North Texas has been preparing for decades for truck crashes involving hazardous material
North Texas has been preparing for decades for truck crashes involving hazardous material 03:47

PLANO (CBSNewsTexas.com) — Every day, thousands of 18-wheelers loaded with hazardous material drive through Dallas-Fort Worth—most without incident.

But when one is involved in crash, the impact is often great.

Around 5 a.m. Wednesday morning, a tanker truck carrying unleaded fuel lost control, flipped, and caught on fire on U.S. Highway 75 in Plano. Emergency responders elected to let the fuel fire burn rather than to risk contaminating the local sewer system by dousing it with water.

As a result, all northbound lanes of the busy highway were closed for more than seven hours.

North Texas officials have been concerned about crashes involving trucks carrying hazardous material for decades.

In the 1980s, local city leaders who were concerned about a potential chemical spill in densely populated areas came up with designated hazmat routes.

At the time, these designated routes put trucks carrying hazardous material on the outer loops of Dallas and Fort Worth, such as I-635 around Dallas, I-820 around Fort Worth, as well as U.S. 75—north of I-635, the location of Wednesday's crash.

Over the next four decades, the population of North Texas exploded from three million to eight million residents, yet the designated hazmat routes have stayed the same.

Dan Kessler, the assistant director of transportation for the North Central Texas Council of Governments, said that despite the population growth, the current designated routes remain the best options.

"I think the thing to remember—and this is the part that is hard to understand—is we don't have a lot of other options.

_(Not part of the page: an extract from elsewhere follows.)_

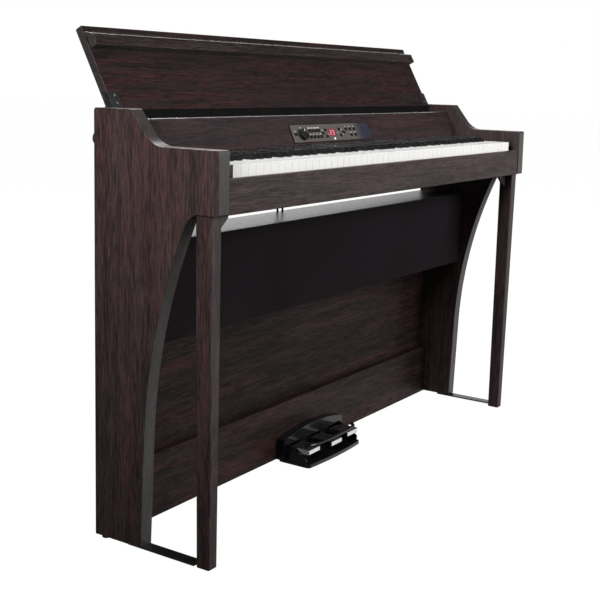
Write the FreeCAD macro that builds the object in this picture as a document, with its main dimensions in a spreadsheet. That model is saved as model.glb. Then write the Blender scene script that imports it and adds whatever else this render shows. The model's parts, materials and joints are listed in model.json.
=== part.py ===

We don't have a continuous further outer-highway loop," Kessler told the CBS News Texas I-Team in a May 2023 interview.

Over the past 40 years, many North Texas cities along the designated hazmat routes have invested heavily in hazmat response teams.

Roughly six miles from Wednesday's crash is Plano Fire Station 5, home of one of the region's largest hazmat teams. It is strategically located near multiple hazmat routes.

In 2019, the City of Plano also put into service a new state-of-the-art hazmat apparatus, known as "the Bus."

In the past decade, according to federal transportation data, there's been 266 crashes involving trucks loaded with hazardous material that resulted in monetary damages in Dallas, Tarrant, Collin and Denton counties. 

Crashes with reported monetary damages indicate there was an impact on the environment and community. These crashes involving trucks carrying hazardous material totaled $5.8 million in damages.

However, Kessler said the frequency of accidents involving these trucks is remarkably small and credits the steps North Texas leaders have made over the past four decades as a key part of the reason.